Restate each of the lines given below, word for word.

JSON records of objects

_ _ _ _ _

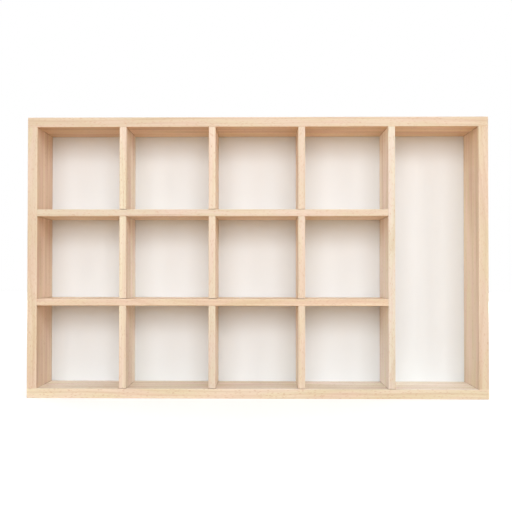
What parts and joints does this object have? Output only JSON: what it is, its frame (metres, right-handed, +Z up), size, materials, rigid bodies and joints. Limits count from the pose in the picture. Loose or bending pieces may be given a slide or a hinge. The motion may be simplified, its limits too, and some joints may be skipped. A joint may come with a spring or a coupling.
{
  "type": "letterpress type case",
  "caption": "Open-front beech compartment case with square cells in rows, one full-height bay and a thin white back, for standing or hanging.",
  "frame": {"origin": "bottom centre of the whole case, on the surface that it stands on", "axes": "+Z up, +X to the right of someone who faces the open front, +Y from the open front to the back"},
  "size_m": [0.401, 0.06, 0.245],
  "materials": {
    "beech": "bare planed and sanded beech, satin",
    "white_panel": "thin fibreboard, matt white on the front, raw brown behind",
    "dowel_wood": "plain turned beech dowel",
    "pin_steel": "bright steel pins with flat heads",
    "zinc_plate": "bright zinc-plated sheet steel",
    "screw_steel": "zinc-plated countersunk screws with a plain cross recess"
  },
  "bodies": {
    "root": {"top_rail": "beech", "bottom_rail": "beech", "left_side": "beech", "right_side": "beech", "divider_1": "beech", "divider_2": "beech", "divider_3": "beech", "bay_divider": "beech", "shelf_1": "beech", "shelf_2": "beech", "back_panel": "white_panel", "corner_dowels": "dowel_wood", "panel_pins": "pin_steel", "hanger_plate_left": "zinc_plate", "hanger_plate_right": "zinc_plate", "hanger_screws": "screw_steel"}
  },
  "joints": []
}
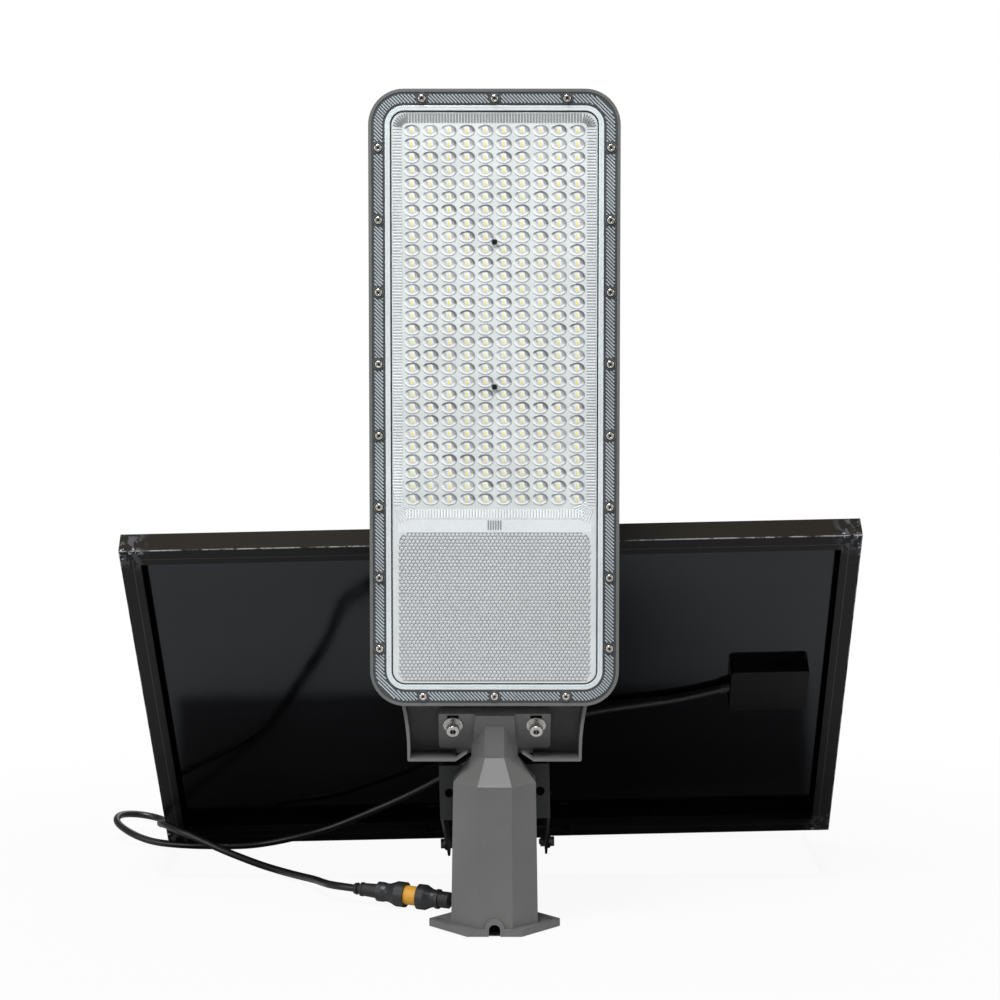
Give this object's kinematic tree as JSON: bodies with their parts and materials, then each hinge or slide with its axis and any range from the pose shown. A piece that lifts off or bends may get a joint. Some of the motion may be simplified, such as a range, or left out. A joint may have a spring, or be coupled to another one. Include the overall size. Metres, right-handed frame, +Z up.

_ _ _ _ _

• _Response_:
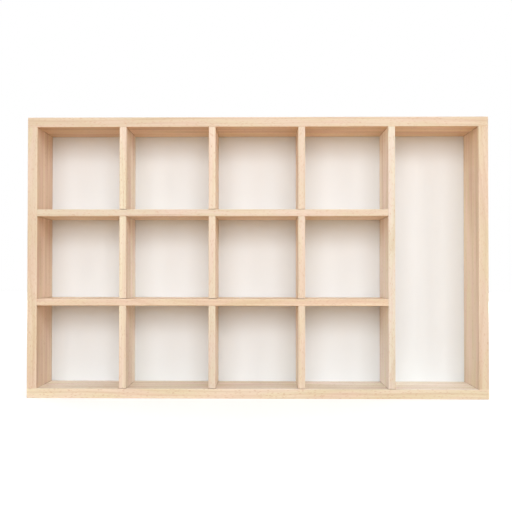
What parts and joints does this object have? Output only JSON: what it is, its frame (metres, right-handed, +Z up), size, materials, rigid bodies and joints. Limits count from the pose in the picture. Loose or bending pieces may be given a slide or a hinge. The motion may be simplified, its limits too, and some joints may be skipped. A joint may come with a spring or a coupling.
{
  "type": "letterpress type case",
  "caption": "Open-front beech compartment case with square cells in rows, one full-height bay and a thin white back, for standing or hanging.",
  "frame": {"origin": "bottom centre of the whole case, on the surface that it stands on", "axes": "+Z up, +X to the right of someone who faces the open front, +Y from the open front to the back"},
  "size_m": [0.401, 0.06, 0.245],
  "materials": {
    "beech": "bare planed and sanded beech, satin",
    "white_panel": "thin fibreboard, matt white on the front, raw brown behind",
    "dowel_wood": "plain turned beech dowel",
    "pin_steel": "bright steel pins with flat heads",
    "zinc_plate": "bright zinc-plated sheet steel",
    "screw_steel": "zinc-plated countersunk screws with a plain cross recess"
  },
  "bodies": {
    "root": {"top_rail": "beech", "bottom_rail": "beech", "left_side": "beech", "right_side": "beech", "divider_1": "beech", "divider_2": "beech", "divider_3": "beech", "bay_divider": "beech", "shelf_1": "beech", "shelf_2": "beech", "back_panel": "white_panel", "corner_dowels": "dowel_wood", "panel_pins": "pin_steel", "hanger_plate_left": "zinc_plate", "hanger_plate_right": "zinc_plate", "hanger_screws": "screw_steel"}
  },
  "joints": []
}
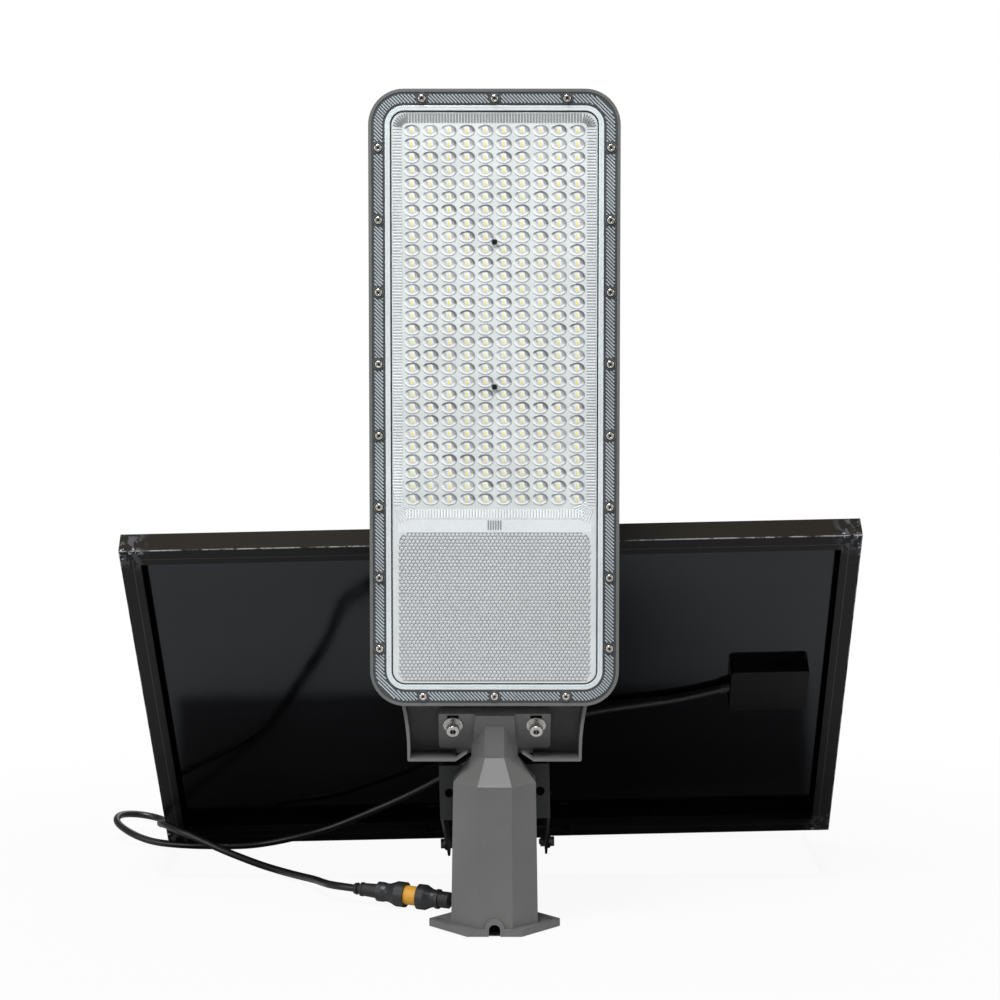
Give this object's kinematic tree as JSON: bodies with their parts and materials, then each hinge or slide with its axis and any range from the pose shown. A piece that lifts off or bends may get a joint. Some of the motion may be simplified, such as a range, or left out. A joint may have a spring, or be coupled to another one. Include the overall size. Metres, right-handed frame, +Z up.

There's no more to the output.